A herd bull will often come to a water source solo during mid afternoon once he knows all the cows are settled down and not going anywhere, the 2:00-4:00 window is the magic hour to kill a herd bull. Having the herd bull come in solo is very advantageous as you only have to fool his eyes, ears and nose, and he is very direct in his approach (and not weaving off course chasing a cow or smaller bull and catching your scent). The other timing windows to likely see a herd bull on water are before the cows visit the water source, as he kinda sets up shop to check all the cows that come in. The data set from your trail cameras will help you design your strategy accordingly.

Hunting a herd bull from a tree stand over water swings the advantages in the hunters’ favor for several reasons, but isn’t a guaranteed shot opportunity. Hunting up high in a tree gets your scent off the ground and keeps you out of their line of sight which is a huge advantage. Unlike some smart Whitetails, Elk don’t look up (usually). But if the Elk enters the water source from uphill, you may be at eye level with them sitting in your tree stand, and they will pick up movement from a tree stand hunter when at eye level. And non-natural noises are still alarming to them, even if they can’t see you.  Any noise from metal, plastic, fabric etc… will alert them.

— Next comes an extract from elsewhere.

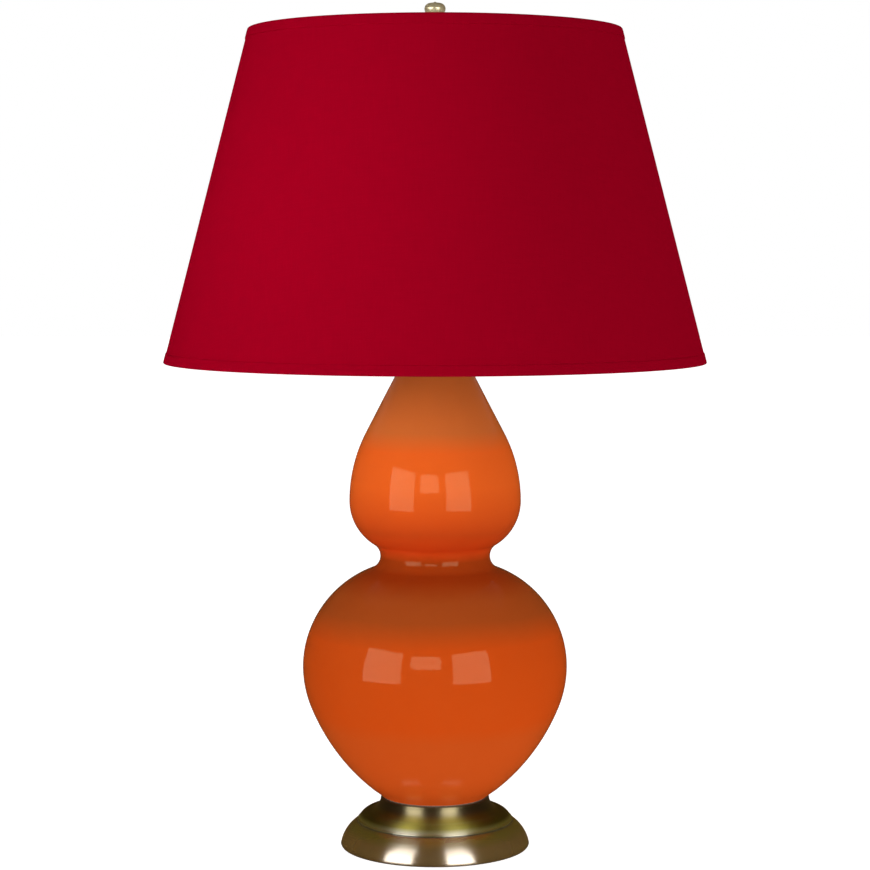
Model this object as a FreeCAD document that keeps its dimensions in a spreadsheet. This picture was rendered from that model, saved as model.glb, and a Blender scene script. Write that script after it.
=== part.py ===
"""Table lamp with a glazed ceramic double gourd on a spun brass foot.

Millimetres, +Z up. The origin is the middle of the foot's underside, where
the lamp's axis meets the table. The harp stands in the XZ plane, the switch
points to -Y and the cord inlet to +Y. The lamp is a stack on one threaded
pipe, so each piece takes its level from the sizes of the pieces under it.
"""
import FreeCAD, Part
import Sketcher
import math
import os
import re

V = FreeCAD.Vector
doc = FreeCAD.newDocument("double_gourd_lamp")
sheet = doc.addObject("Spreadsheet::Sheet", "Sizes")

# Driving dimensions: alias, value in mm, what it is.
SIZES = [
    # foot
    ("felt_thickness", 2.0, "felt pad under the foot"),
    ("felt_margin", 3.0, "felt edge inside the rim of the foot shell"),
    ("foot_height", 47.0, "top of the foot shell above the table"),
    ("foot_shell_wall", 1.5, "spun brass of the foot shell"),
    ("foot_rim_lift", 0.8, "rim of the foot shell above the table"),
    ("foot_rim_height", 1.7, "upright lip round the rim"),
    ("collar_margin", 1.6, "collar of the foot outside the gourd's foot ring"),
    ("collar_edge", 1.5, "rounding at the top of the collar"),
    ("cove_width", 10.6, "width of the cove below the collar"),
    ("cove_depth", 13.0, "depth of the cove"),
    ("cove_arc", 12.6, "radius of the cove's section"),
    ("shoulder_width", 10.1, "width of the shoulder below the cove"),
    ("shoulder_depth", 7.3, "drop of the shoulder"),
    ("shoulder_arc", 13.0, "radius of the shoulder's section"),
    ("bead_size", 1.3, "raised line at the foot of the shoulder"),
    ("groove_size", 0.7, "sunk line below the bead"),
    ("dome_width", 17.0, "width of the dome from the bead to the rim"),
    ("dome_arc", 32.3, "radius of the dome's section"),
    ("weight_thickness", 14.0, "cast disc inside the foot"),
    ("weight_reach", 4.0, "edge of the cast disc outside the bead"),
    ("weight_hub_radius", 16.0, "hub of the cast weight"),
    ("recess_radius", 13.0, "recess for the nut under the weight"),
    ("recess_depth", 10.0, "depth of the recess"),
    ("cord_channel_width", 9.0, "channel for the cord under the weight"),
    ("cord_channel_height", 12.0, "height of that channel"),
    ("inlet_height", 9.0, "axis of the cord inlet above the table"),
    ("inlet_bore_radius", 3.9, "bore of the cord inlet"),
    ("inlet_hole_radius", 5.0, "hole in the foot shell for the bushing"),
    ("inlet_flange_radius", 6.2, "flanges of the bushing"),
    ("inlet_proud", 1.6, "bushing outside the widest part of the foot"),
    ("inlet_inside", 7.0, "bushing inside the widest part of the foot"),
    # pipe and its fasteners
    ("pipe_radius", 4.9, "threaded lamp pipe, outside"),
    ("pipe_bore_radius", 3.25, "wire way through the pipe"),
    ("pipe_clearance", 0.2, "holes round the pipe"),
    ("pipe_tail", 2.0, "pipe below the nut"),
    ("pipe_grip", 9.0, "pipe inside the socket cap"),
    ("washer_radius", 9.5, "lock washer"),
    ("washer_thickness", 1.0, "lock washer"),
    ("nut_across_flats", 14.3, "hexagon nut on the pipe"),
    ("nut_height", 5.0, "hexagon nut on the pipe"),
    ("check_nut_height", 2.6, "thin nut between saddle and socket"),
    # ceramic gourd
    ("foot_gasket_thickness", 1.0, "gasket between foot and gourd"),
    ("gourd_wall", 5.5, "wall of the ceramic"),
    ("gourd_foot_radius", 49.4, "ring that the gourd stands on"),
    ("belly_height", 122.5, "widest line of the lower lobe above its foot ring"),
    ("belly_radius", 123.6, "lower lobe"),
    ("flank_drop", 36.9, "steep flank below the widest line"),
    ("flank_inset", 7.04, "how far the flank draws in over that drop"),
    ("waist_rise", 104.25, "waist above the widest line of the lower lobe"),
    ("waist_radius", 51.24, "waist"),
    ("waist_arc", 13.0, "radius of the waist's section"),
    ("head_rise", 51.95, "widest line of the upper lobe above the waist"),
    ("head_radius", 80.06, "upper lobe"),
    ("brow_rise", 63.07, "round part of the upper lobe above its widest line"),
    ("brow_inset", 15.42, "how far it draws in over that rise"),
    ("neck_rise", 139.3, "top of the neck above the widest line"),
    ("neck_radius", 25.1, "top of the neck"),
    # cap, spindle and saddle
    ("neck_gasket_thickness", 0.8, "gasket between neck and vase cap"),
    ("cap_overhang", 1.4, "vase cap outside the neck"),
    ("cap_lip_height", 1.8, "upright lip of the vase cap"),
    ("cap_height", 8.0, "vase cap"),
    ("cap_wall", 1.2, "spun brass of the vase cap"),
    ("cap_seat_radius", 9.0, "flat on top of the vase cap"),
    ("cap_arc", 34.0, "radius of the vase cap's section"),
    ("spindle_height", 11.0, "turned spindle above the vase cap"),
    ("spindle_radius", 8.5, "ends of the spindle"),
    ("spindle_waist", 6.6, "waist of the spindle"),
    ("spindle_end_height", 2.2, "upright band at each end of the spindle"),
    ("spindle_waist_height", 2.2, "straight part of its waist"),
    ("saddle_thickness", 1.6, "steel strip of the harp saddle"),
    ("saddle_width", 12.0, "width of that strip"),
    ("saddle_ear", 3.0, "upturned ear of the saddle"),
    ("tongue_width", 4.4, "tongue on top of each ear"),
    ("tongue_height", 14.0, "height of that tongue"),
    # harp
    ("harp_leg_offset", 26.0, "harp legs from the lamp's axis"),
    ("harp_wire_radius", 2.0, "wire of the harp"),
    ("harp_rise", 257.6, "top wire above the saddle"),
    ("harp_bow", 31.0, "how far each side bows out from its leg"),
    ("harp_bow_rise", 97.6, "widest place of the harp above the saddle"),
    ("harp_leg_rise", 32.6, "bend of the leg above the saddle"),
    ("harp_top_half", 36.0, "corner of the top from the lamp's axis"),
    ("harp_leg_bend", 40.0, "bend radius at the leg"),
    ("harp_bow_bend", 60.0, "bend radius at the widest place"),
    ("harp_top_bend", 28.0, "bend radius at the top corner"),
    ("ferrule_radius", 3.2, "swaged end of the leg"),
    ("ferrule_length", 16.0, "length of the swaged end"),
    ("ferrule_depth", 14.2, "slot in the swaged end"),
    ("slide_gap", 0.3, "gap round pieces that slide or turn"),
    ("sleeve_wall", 1.1, "wall of the locking sleeve"),
    ("sleeve_length", 13.0, "length of the locking sleeve"),
    ("stud_collar_radius", 6.0, "collar round the wire at the harp's top"),
    ("stud_collar_cover", 1.4, "metal over and under the wire"),
    ("stud_radius", 3.175, "threaded stud"),
    ("stud_length", 14.6, "stud above its collar"),
    # socket
    ("socket_neck_radius", 7.2, "neck of the socket cap"),
    ("socket_neck_height", 7.0, "neck of the socket cap"),
    ("socket_flare_height", 6.0, "flare of the socket cap"),
    ("socket_cup_height", 10.0, "cup of the socket cap"),
    ("socket_wall", 0.7, "brass of the socket"),
    ("socket_radius", 16.75, "socket shell, outside"),
    ("socket_overlap", 8.0, "shell inside the cup"),
    ("socket_shell_height", 47.0, "socket shell"),
    ("insulator_wall", 0.8, "fibre sleeve inside the shell"),
    ("insulator_short", 0.6, "sleeve below the shell's mouth"),
    ("switch_block_radius", 15.0, "moulded block in the socket"),
    ("switch_block_height", 22.0, "moulded block in the socket"),
    ("screw_shell_radius", 13.2, "threaded shell, inside"),
    ("screw_shell_wall", 0.4, "threaded shell"),
    ("screw_shell_height", 24.0, "threaded shell"),
    ("contact_radius", 4.0, "centre contact"),
    ("contact_height", 1.6, "centre contact"),
    ("set_screw_radius", 1.5, "screw through the cap's neck"),
    ("set_screw_length", 4.4, "screw through the cap's neck"),
    ("terminal_flat", 12.0, "flats of the block from the axis"),
    ("terminal_flat_width", 12.0, "width of those flats"),
    ("terminal_flat_height", 14.0, "height of those flats"),
    ("terminal_head_radius", 3.0, "head of a terminal screw"),
    ("terminal_head_height", 2.0, "head of a terminal screw"),
    ("terminal_shank_radius", 1.5, "shank of a terminal screw"),
    ("terminal_shank_length", 5.0, "shank of a terminal screw"),
    # switch
    ("switch_height", 12.5, "switch axis above the block's foot"),
    ("switch_shaft_radius", 2.0, "switch shaft"),
    ("switch_shaft_start", 6.0, "inner end of the shaft from the axis"),
    ("switch_shaft_length", 24.0, "switch shaft"),
    ("switch_fit", 0.05, "running fit of the shaft"),
    ("switch_window_radius", 3.0, "hole in shell and sleeve for the shaft"),
    ("knob_start", 21.0, "inner end of the knob from the axis"),
    ("knob_length", 14.0, "knob"),
    ("knob_small_radius", 4.6, "inner end of the knob"),
    ("knob_large_radius", 6.2, "outer end of the knob"),
    # bulb
    ("bulb_seat_gap", 0.3, "bulb above the centre contact"),
    ("bulb_contact_radius", 4.0, "contact under the bulb"),
    ("bulb_contact_height", 1.2, "contact under the bulb"),
    ("bulb_insulator_radius", 9.5, "top of the glass button round the contact"),
    ("bulb_insulator_height", 3.5, "glass button"),
    ("bulb_screw_height", 19.0, "threaded cap of the bulb"),
    ("bulb_screw_wall", 0.4, "threaded cap of the bulb"),
    ("bulb_screw_taper", 1.9, "height over which the cap widens from the button"),
    ("bulb_neck_in_cap", 12.0, "glass inside the threaded cap"),
    ("bulb_neck_radius", 12.2, "glass neck"),
    ("bulb_neck_rise", 22.0, "flare of the glass above the cap"),
    ("bulb_flare_radius", 21.0, "glass at the top of the flare"),
    ("bulb_flare_arc", 46.0, "radius of the flare's section"),
    ("bulb_globe_radius", 30.0, "globe of the bulb"),
    ("bulb_globe_rise", 21.5, "globe's middle above the flare"),
    ("bulb_wall", 0.8, "glass"),
    ("stem_height", 40.0, "glass stem in the bulb"),
    ("stem_foot_radius", 10.8, "foot of the stem"),
    ("stem_taper", 13.3, "height over which the stem narrows"),
    ("stem_radius", 4.2, "top of the stem"),
    ("filament_radius", 0.4, "wire of the filament"),
    ("filament_foot", 2.6, "wires where they leave the stem"),
    ("filament_half", 9.0, "half the width of the filament"),
    ("filament_rise", 18.0, "filament above the stem"),
    ("filament_lead", 4.0, "upright part of the wires"),
    ("filament_bend", 3.0, "bend radius of the wires"),
    # shade
    ("shade_top_radius", 172.0, "top rim, over the trim"),
    ("shade_bottom_radius", 251.6, "bottom rim, over the trim"),
    ("shade_height", 305.4, "rim plane to rim plane"),
    ("trim_thickness", 0.5, "folded hem at both rims"),
    ("trim_width", 9.5, "folded hem at both rims"),
    ("fabric_thickness", 0.6, "cloth of the shade"),
    ("liner_thickness", 0.8, "stiff liner behind the cloth"),
    ("ring_wire_radius", 1.6, "wire of both rings"),
    ("spider_drop", 11.9, "spider below the top rim"),
    ("hub_radius", 11.0, "washer of the spider"),
    ("hub_thickness", 1.6, "washer of the spider"),
    ("hub_hole_radius", 3.6, "hole for the stud"),
    ("arm_wire_radius", 1.5, "arms of the spider"),
    ("arm_flat", 19.0, "level part of each arm next to the washer"),
    ("arm_bend", 60.0, "bend radius of each arm"),
    # finial
    ("finial_foot_radius", 8.0, "foot of the finial"),
    ("finial_foot_height", 2.4, "foot of the finial"),
    ("finial_waist_radius", 5.2, "waist of the finial"),
    ("finial_base_height", 12.2, "turned base of the finial"),
    ("finial_seat_radius", 6.4, "top of the turned base"),
    ("finial_seat_height", 1.0, "upright band at the top of the turned base"),
    ("finial_bore_radius", 3.25, "threaded bore of the finial"),
    ("finial_bore_extra", 1.0, "bore above the end of the stud"),
    ("finial_neck_radius", 4.9, "neck under the knob"),
    ("finial_neck_height", 10.0, "neck under the knob"),
    ("finial_knob_radius", 9.75, "knob at its widest"),
    ("finial_knob_rise", 8.0, "widest place above the neck"),
    ("finial_knob_under_arc", 9.5, "radius of the knob's underside"),
    ("finial_crown_height", 4.4, "crown of the knob above its widest place"),
    ("finial_crown_arc", 5.6, "radius of the crown's section"),
    ("finial_tip_radius", 1.9, "tip on top of the knob"),
    ("finial_tip_height", 1.6, "tip on top of the knob"),
]
ARM_COUNT = 3
FIRST_ARM = 90
SIDES = {"left": -1, "right": 1}
ALIASES = {alias for alias, value, note in SIZES}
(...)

Two additional points to mention about Elk calls and decoys on water sources. Decoys on water sources are a definite NO! That herd bull is already going to an exact spot so there is no need for an additional attractant. Plus, the most effective use for a decoy is to show it to the herd bull from a distance so he has visual confirmation of an “Elk”, then put the decoy away so he has to hunt for that “Elk” once he gets closer….you can’t do this when ambushing over water (and him seeing a stationary decoy standing at the water is unnatural and will make him uncomfortable). Calling to a herd bull, especially mid-day when he is at a distance, can be very effective. If the herd bull is bugling every couple hundred yards looking for cows he can be very responsive to calling. Just make sure the wind is right for him to come downwind of your setup.